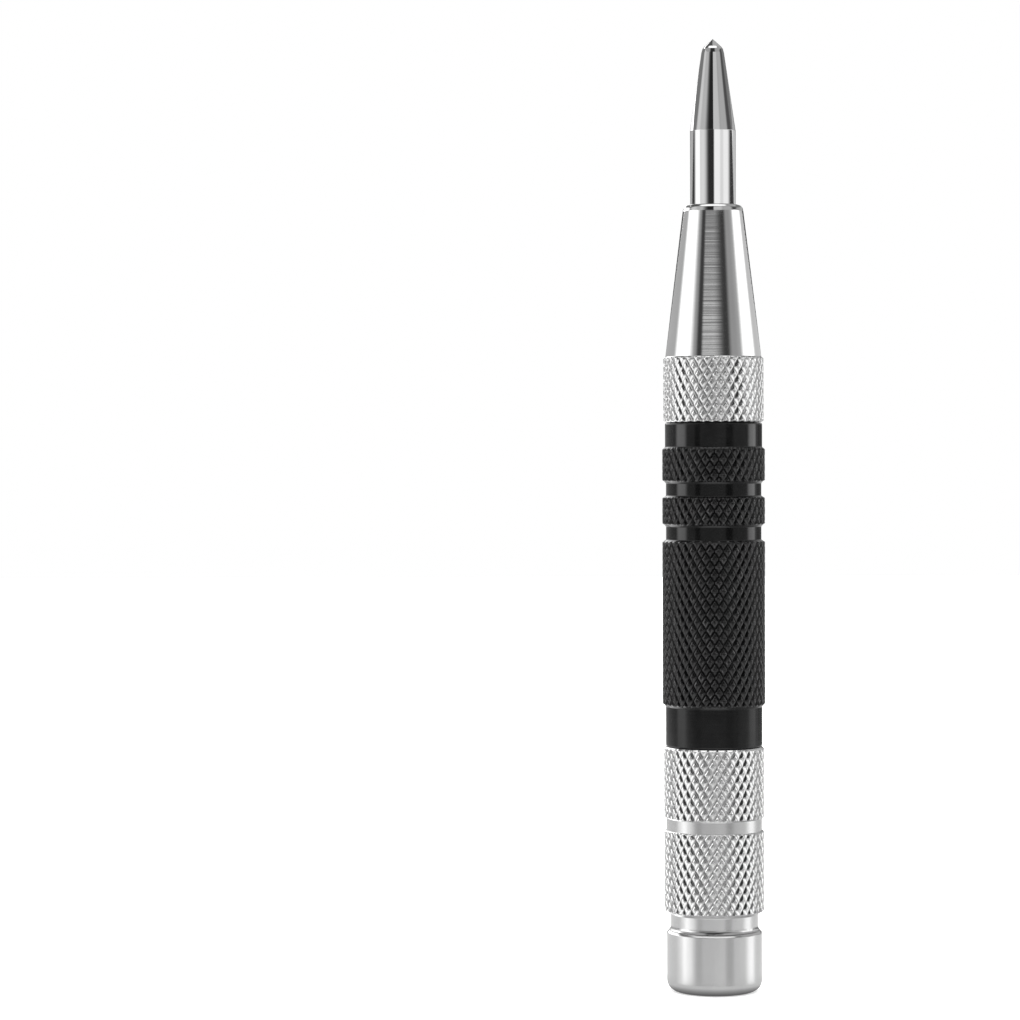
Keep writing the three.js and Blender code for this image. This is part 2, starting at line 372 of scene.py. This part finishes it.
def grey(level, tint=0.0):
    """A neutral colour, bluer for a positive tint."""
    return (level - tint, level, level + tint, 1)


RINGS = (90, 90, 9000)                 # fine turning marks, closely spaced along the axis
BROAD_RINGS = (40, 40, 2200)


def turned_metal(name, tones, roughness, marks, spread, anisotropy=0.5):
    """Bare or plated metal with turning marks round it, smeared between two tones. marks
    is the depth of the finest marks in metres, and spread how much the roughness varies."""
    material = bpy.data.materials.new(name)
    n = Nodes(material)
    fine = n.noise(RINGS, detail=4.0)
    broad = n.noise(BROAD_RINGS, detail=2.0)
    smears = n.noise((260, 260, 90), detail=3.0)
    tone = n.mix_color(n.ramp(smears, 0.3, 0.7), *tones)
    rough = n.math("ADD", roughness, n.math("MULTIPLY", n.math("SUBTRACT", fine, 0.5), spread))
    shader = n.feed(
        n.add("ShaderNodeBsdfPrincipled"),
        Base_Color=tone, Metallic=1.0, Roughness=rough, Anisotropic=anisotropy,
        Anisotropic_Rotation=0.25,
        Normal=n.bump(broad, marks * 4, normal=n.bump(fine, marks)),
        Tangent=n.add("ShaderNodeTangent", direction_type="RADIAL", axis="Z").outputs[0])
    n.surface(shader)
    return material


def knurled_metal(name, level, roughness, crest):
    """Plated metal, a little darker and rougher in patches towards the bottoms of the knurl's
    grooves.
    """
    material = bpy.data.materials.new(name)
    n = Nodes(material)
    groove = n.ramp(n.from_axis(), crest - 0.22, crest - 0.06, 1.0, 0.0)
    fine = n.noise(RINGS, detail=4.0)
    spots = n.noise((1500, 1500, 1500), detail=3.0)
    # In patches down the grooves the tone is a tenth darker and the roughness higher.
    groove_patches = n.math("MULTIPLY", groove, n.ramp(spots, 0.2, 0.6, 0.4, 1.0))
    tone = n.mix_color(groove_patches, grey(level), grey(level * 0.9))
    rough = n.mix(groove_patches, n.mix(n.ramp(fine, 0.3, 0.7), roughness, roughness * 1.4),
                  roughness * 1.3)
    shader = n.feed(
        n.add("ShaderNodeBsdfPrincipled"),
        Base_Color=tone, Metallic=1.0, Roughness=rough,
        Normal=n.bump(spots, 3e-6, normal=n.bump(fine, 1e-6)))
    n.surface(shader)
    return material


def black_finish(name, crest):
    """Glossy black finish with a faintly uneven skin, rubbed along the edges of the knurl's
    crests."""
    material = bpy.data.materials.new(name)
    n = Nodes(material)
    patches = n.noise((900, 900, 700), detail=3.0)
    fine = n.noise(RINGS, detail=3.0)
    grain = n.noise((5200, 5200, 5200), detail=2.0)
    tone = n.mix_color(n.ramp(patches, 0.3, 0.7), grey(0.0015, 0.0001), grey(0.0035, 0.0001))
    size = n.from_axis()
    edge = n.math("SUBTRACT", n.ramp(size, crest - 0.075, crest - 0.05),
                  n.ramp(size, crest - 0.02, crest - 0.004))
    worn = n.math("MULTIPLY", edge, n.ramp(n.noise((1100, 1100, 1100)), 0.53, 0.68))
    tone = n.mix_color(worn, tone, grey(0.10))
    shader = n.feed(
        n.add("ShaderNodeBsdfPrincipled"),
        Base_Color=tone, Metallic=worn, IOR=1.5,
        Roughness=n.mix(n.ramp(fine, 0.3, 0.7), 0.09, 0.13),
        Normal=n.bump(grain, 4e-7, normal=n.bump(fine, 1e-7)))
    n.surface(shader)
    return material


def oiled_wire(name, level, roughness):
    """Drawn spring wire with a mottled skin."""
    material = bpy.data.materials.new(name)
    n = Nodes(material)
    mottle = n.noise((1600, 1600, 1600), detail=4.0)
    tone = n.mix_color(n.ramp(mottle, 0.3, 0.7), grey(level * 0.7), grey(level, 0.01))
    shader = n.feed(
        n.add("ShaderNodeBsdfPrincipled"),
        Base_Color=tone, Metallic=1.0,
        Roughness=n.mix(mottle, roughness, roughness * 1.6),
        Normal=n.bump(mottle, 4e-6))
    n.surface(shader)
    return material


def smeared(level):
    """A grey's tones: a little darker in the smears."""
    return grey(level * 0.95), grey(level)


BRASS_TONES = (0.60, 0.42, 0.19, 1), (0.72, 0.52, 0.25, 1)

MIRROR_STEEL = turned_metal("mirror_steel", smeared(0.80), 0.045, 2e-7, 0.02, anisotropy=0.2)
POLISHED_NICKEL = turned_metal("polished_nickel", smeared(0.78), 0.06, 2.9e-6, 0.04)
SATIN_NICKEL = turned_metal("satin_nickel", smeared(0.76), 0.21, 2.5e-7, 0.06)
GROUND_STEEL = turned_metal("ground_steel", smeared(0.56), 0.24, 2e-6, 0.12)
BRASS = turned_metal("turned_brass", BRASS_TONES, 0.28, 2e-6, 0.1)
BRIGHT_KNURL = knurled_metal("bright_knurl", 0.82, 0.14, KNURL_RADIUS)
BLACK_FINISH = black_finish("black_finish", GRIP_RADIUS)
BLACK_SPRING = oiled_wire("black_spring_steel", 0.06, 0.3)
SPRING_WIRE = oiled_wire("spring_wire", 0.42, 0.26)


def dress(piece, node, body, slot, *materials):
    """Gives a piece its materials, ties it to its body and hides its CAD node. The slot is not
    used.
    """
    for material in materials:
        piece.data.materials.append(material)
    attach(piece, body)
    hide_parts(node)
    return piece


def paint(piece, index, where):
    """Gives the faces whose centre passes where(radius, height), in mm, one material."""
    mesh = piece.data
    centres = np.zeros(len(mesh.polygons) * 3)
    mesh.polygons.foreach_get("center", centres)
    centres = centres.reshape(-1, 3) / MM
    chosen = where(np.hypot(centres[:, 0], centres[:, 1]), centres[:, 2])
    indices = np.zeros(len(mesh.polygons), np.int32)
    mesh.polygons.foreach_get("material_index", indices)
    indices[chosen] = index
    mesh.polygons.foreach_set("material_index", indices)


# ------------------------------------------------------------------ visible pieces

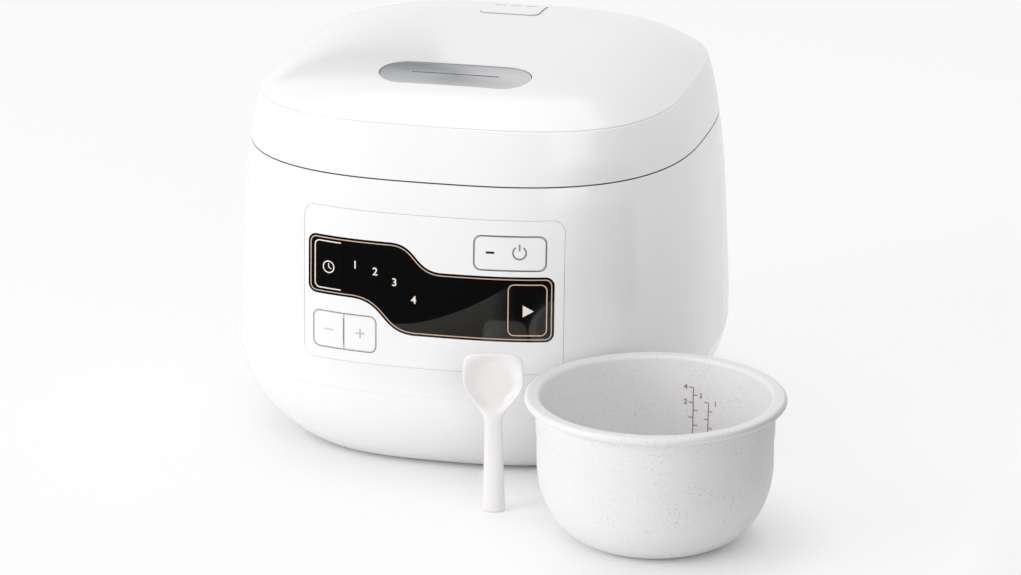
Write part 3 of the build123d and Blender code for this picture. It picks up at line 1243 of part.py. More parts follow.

- What to produce -
Reproduce verbatim only this range: the first line of the material through the line that contains "BROAD_RINGS = (40, 40, 2200)", inclusive.

- Answer -
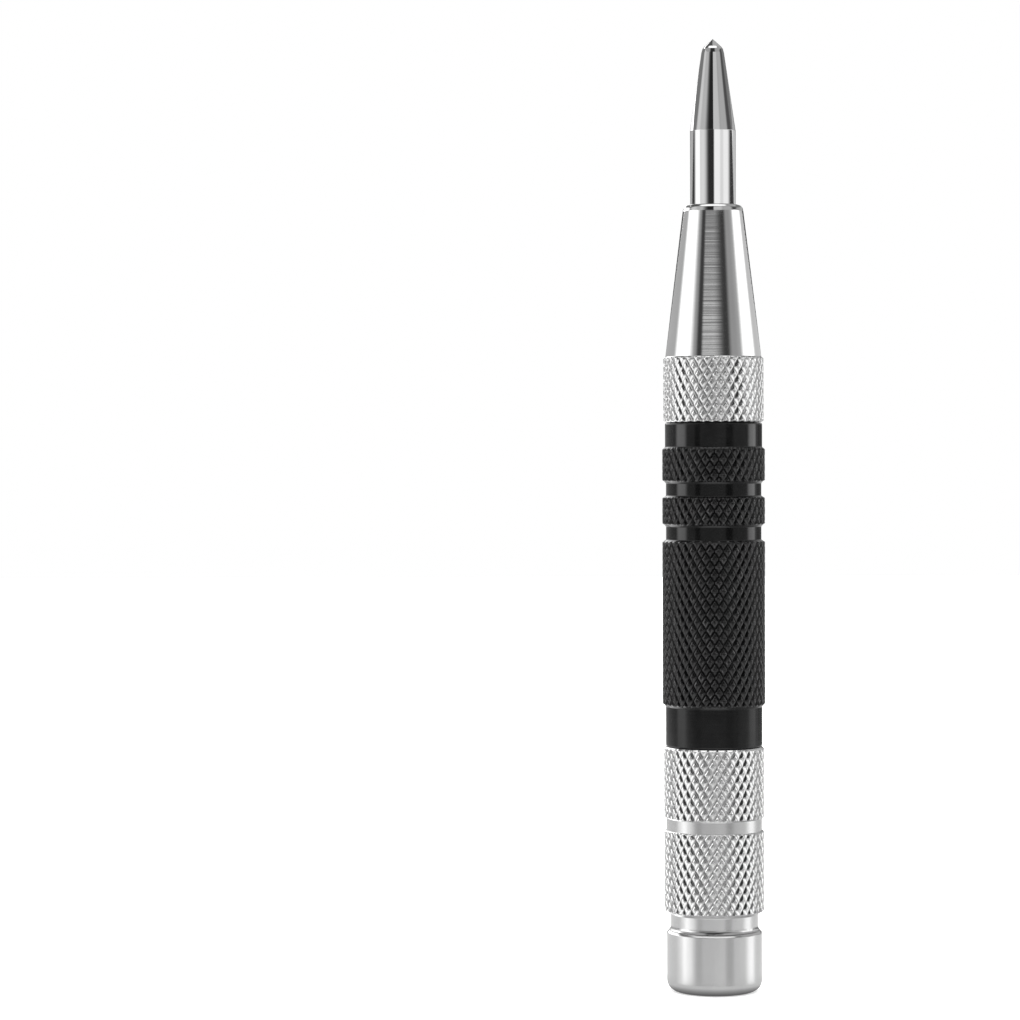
Keep writing the three.js and Blender code for this image. This is part 2, starting at line 372 of scene.py. This part finishes it.
def grey(level, tint=0.0):
    """A neutral colour, bluer for a positive tint."""
    return (level - tint, level, level + tint, 1)


RINGS = (90, 90, 9000)                 # fine turning marks, closely spaced along the axis
BROAD_RINGS = (40, 40, 2200)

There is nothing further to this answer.